Bene, nel corso degli anni, di 900 anni e forse anche più (dal 1066, quando pare che il primo Trust sia nato, proprio in un’isola della Manica dove vigeva la consuetudine di scrivere i trattati e gli atti) bene, il trust ha resistito per tutti questi anni, è avanzato, e oggi è, diciamo così, il vero strumento con cui non tanto e non solo i nobili e gli aristocratici dal sangue blu, ma anche i nuovi ricchi e le nuove oligarchie trovano il modo di parcheggiare le loro ricchezze e di portarle nei paradisi fiscali.
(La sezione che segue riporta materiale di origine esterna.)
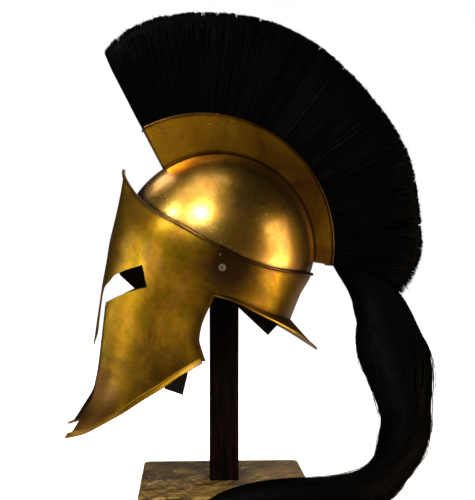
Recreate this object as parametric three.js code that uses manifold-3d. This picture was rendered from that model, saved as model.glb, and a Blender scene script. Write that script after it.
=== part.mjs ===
// A crested Greek helmet of the Corinthian family in antiqued sheet brass, on its plain wooden stand.
// Millimetres, +Z up. The face looks along -Y and the wearer's left side is +X. The origin is the centre of
// the stand's underside, and the helmet's plane of symmetry is X = 0.
import * as THREE from "three";
import { mergeVertices } from "three/addons/utils/BufferGeometryUtils.js";
import Module from "manifold-3d";

const wasm = await Module();
wasm.setup();

// Stand
const baseSide = 206;
const baseThick = 22;
const baseCorner = 9;
const baseEase = 1.5;
const postSide = 35;
const standTurn = -5; // degrees, as the helmet was set down on its post

// Skull: a raised bowl, longer than it is wide, whose lower half draws in towards the neck
const skullLength = 244;
const skullWidth = 200;
const skullUnder = 95;
const crownHeight = 427;
const skullForward = 8.5;
const sheet = 1.5;
const seatGap = 0.6;
const touchGap = 0.3;

// Face, cheeks and neck: one sheet round the skull
const faceReach = 141.3;
const peakRise = 99;
const chinDrop = 223;
const blendWidth = 2;
const beadRadius = 2;
const cheekHem = 6.5;
const cheekHemLean = 42; // degrees out from the wall
const rearCurl = 7;
const rearCurlTurn = 52; // degrees in from the wall
const neckFlare = 34.4;
const neckDrop = 39.2;
const earBearing = 81; // degrees round from the nose, where the cheek ends and the neck begins
const nasalHalf = 13.5;
const farEyeDrop = 8; // how much lower the right eye's lower edge was cut, at its front
const wallColumns = 34;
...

Uno strumento giuridico che appunto nasce nel Medioevo, si tramanda nel corso dei secoli e oggi viene impiegato da moltissime persone, non tanto e non solo i ricchi, i nobili di allora, ma anche i parvenu, coloro che attraverso le reti telematiche, attraverso le risorse, attraverso le attività di intermediazione e di attività sui mercati finanziari hanno trovato il modo di arricchirsi e di pensare a come gestire in piena riservatezza le ricchezze che hanno creato.
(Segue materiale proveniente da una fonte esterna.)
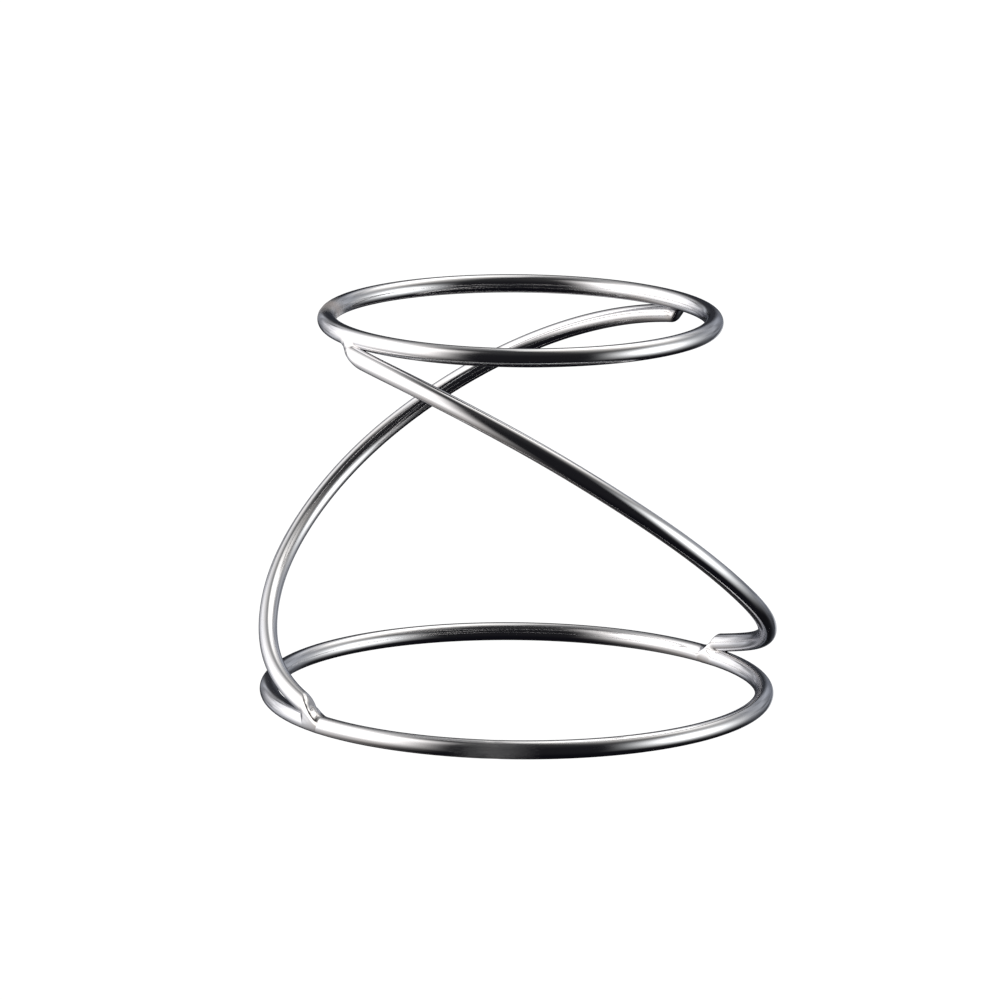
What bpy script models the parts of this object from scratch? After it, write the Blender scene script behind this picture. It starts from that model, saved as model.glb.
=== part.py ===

Per questo credo che la tesi del Capitalesimo, pur essendo una tesi forte, è una tesi che è condivisa dagli atti, dai fatti, ed è supportata da una serie storica numerosa di prove e di fatti che non sono più dei sospetti, non sono più degli indirizzi, ma sono delle prove certe. Il capitalismo si è fuso con un istituto giuridico medievale per dare vita e forza ad una salvaguardia delle ricchezze a discapito dei principi democratici inneggiati dalla Rivoluzione Francese, i principi di libertà, uguaglianza, fraternità, ma potremmo dire anche al diritto della sovranità di ogni nazione di potersi dare una politica di indirizzo, anche a livello monetario: di poter cioè gestire la propria libertà di regime fiscale, di regime monetario, come fanno alcuni paesi, ad esempio la Gran Bretagna, che ha deciso di restare fuori dall’Euro, di poter battere moneta, di decidere in autonomia quale regime fiscale applicare all’interno del proprio Paese senza dover rendere conto a organismi internazionali, sovranazionali, come purtroppo – qualcuno dice per fortuna – stanno facendo i Paesi dell’Unione Europea.